Tuesday, April 14, 2009

Egypt: Egyptian police search Sinai for Hezbollah cell planning attacks against Israeli tourists

Egyptian police searched a mountainous part of the Sinai peninsula, Monday, trying to find 13 men thought to belong to a Hezbollah cell planning attacks against Israeli tourists. The search was launched after authorities interrogated 49 suspects now under arrest.

The Sinai coastal region near the Israeli border, including the Red Sea resort towns of Taba and Nuweiba, is a popular destination for Israelis. An Israeli man was reportedly stabbed in Nuweiba by a Libyan worker, Monday.

Top Egyptian security officials indicated last week they had arrested and were interrogating suspects with alleged ties to a Hezbollah terror cell believed to be operating inside the country.
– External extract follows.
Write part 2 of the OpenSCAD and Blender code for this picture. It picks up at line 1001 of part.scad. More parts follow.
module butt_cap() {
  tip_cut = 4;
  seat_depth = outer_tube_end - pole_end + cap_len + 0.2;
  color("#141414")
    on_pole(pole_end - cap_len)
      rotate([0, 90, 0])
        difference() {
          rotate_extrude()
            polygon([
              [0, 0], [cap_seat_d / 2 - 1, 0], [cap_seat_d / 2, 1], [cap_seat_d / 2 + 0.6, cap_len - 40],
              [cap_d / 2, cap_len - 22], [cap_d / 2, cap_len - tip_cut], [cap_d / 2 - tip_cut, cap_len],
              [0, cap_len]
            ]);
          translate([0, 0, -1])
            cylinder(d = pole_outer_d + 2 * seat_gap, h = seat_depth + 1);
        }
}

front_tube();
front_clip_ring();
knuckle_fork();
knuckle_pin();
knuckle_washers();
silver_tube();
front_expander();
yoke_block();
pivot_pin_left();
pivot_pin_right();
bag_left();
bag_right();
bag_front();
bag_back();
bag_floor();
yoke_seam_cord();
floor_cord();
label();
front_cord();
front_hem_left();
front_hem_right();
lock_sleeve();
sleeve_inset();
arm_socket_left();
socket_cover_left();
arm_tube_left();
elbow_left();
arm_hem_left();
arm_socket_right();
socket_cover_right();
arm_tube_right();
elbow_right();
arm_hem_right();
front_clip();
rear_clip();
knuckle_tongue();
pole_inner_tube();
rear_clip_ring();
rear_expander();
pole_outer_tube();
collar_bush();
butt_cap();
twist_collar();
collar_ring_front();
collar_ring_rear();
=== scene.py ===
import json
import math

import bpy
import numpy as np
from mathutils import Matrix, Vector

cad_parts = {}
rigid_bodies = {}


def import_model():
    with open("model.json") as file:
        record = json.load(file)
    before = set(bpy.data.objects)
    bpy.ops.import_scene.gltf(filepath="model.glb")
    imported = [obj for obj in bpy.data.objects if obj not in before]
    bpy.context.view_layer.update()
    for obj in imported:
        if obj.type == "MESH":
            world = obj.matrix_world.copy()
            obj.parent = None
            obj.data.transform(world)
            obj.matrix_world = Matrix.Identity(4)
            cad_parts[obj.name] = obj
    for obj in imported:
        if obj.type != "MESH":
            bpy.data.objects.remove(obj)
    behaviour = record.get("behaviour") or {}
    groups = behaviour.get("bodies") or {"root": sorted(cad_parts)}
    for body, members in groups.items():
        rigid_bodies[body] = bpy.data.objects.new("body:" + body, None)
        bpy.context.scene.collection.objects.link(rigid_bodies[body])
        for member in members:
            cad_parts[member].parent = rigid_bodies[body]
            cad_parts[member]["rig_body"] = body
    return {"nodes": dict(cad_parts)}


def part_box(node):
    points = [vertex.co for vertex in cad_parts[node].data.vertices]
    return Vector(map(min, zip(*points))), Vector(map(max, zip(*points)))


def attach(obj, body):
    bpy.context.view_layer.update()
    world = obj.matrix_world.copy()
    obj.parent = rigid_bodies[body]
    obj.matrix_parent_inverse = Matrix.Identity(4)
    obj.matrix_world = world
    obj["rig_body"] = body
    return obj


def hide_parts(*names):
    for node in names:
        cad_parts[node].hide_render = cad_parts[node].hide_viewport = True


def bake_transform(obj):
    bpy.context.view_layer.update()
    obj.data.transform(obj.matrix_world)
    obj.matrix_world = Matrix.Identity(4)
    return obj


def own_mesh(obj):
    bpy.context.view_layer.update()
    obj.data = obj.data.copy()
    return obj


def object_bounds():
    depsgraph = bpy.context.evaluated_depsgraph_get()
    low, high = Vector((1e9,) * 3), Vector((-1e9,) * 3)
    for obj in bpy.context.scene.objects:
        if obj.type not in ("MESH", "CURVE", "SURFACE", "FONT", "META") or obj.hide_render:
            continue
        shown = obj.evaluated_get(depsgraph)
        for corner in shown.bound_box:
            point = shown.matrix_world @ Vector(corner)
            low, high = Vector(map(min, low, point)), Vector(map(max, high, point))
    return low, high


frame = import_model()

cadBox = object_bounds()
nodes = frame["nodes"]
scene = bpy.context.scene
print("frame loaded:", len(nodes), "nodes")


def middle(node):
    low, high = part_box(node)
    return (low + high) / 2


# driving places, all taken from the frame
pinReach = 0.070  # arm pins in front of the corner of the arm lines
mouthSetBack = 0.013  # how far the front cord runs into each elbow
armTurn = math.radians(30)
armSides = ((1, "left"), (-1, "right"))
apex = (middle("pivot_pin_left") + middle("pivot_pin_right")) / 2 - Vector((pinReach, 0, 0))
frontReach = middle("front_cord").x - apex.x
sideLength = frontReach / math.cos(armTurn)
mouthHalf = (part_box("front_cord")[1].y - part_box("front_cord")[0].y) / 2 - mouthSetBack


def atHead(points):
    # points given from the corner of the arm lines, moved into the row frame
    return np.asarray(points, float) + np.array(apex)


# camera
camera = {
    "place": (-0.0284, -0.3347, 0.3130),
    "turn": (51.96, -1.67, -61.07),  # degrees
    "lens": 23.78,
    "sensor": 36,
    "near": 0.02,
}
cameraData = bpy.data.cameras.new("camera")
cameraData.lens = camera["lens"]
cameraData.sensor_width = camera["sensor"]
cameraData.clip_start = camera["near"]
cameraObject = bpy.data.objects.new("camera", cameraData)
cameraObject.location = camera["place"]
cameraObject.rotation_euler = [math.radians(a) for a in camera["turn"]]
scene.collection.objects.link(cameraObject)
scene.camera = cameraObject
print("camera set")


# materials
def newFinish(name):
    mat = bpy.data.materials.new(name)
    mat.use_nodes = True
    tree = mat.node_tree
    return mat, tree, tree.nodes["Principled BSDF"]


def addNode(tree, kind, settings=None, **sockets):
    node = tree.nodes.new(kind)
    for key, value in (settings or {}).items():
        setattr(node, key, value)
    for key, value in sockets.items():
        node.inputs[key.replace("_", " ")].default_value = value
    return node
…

Hezbollah leader Sheikh Hassan Nasrallah confirmed that one of those arrested, thought to be a ringleader, belonged to his group, but he denied planning attacks inside Egypt.

Egyptian police say the 49 suspects include Lebanese, Palestinians, Syrians, Sudanese and Egyptians.

Sheikh Nasrallah sparked a row with Egypt in January when he accused President Hosni Mubarak of having given Israel a "green light to attack Gaza." He also told Egypt, in his words, to "go to hell," during a speech Friday.

The Egyptian press, quoting Prime Minister Ahmed Nazif, ran the banner headline Monday, "Egyptian security is a red line which must not be crossed."

Egyptian political commentator Abdel Moneim Said of the Ahram Center for Political and Strategic Studies accused Nasrallah of smuggling arms into Egypt from Sudan.

He says Nasrallah is pretending that all he was doing was sending arms and supplies to Hamas in Gaza, which in and of itself is illegal. But the truth lies elsewhere, he argues. Why create cells in the Red Sea area, in Suez, or in Upper Egypt? It's all tied to the smuggling of arms from Sudan into Egypt.

Unconfirmed reports say Israel bombed a convoy of 17 trucks, loads with arms, near the Sudanese town of Port Sudan in January. The trucks were allegedly carrying munitions from Iran via Sudan, to be smuggled into Egypt and on to Gaza.

Paul Salem, who heads the Beirut-based Carnegie Center for Peace in the Middle East, thinks that Egyptian accusations against Hezbollah are part of a regional clash between moderate Arab states, including Egypt and Saudi Arabia, and Iran, which backs Hezbollah.

"It's a rather serious accusation that puts Hezbollah in a fairly hot seat, and I think it also puts Iran in a fairly hot seat," said Salem. "It comes at a significant time in the sense that we are seeing a serious rapprochement between the so-called Arab moderates with Syria and the Egyptians and Syria, as well. At the same time, we see an escalation between Egypt and Iran, with Hezbollah being the proxy."

Salem notes that Saudi Foreign Minister Saud al Faisal lambasted Iran during a recent speech, indicating the country was a threat to the region. At the same time, the Saudis and other Arab states are reaching out to Syria, in hopes of driving a wedge between Damascus and Iran.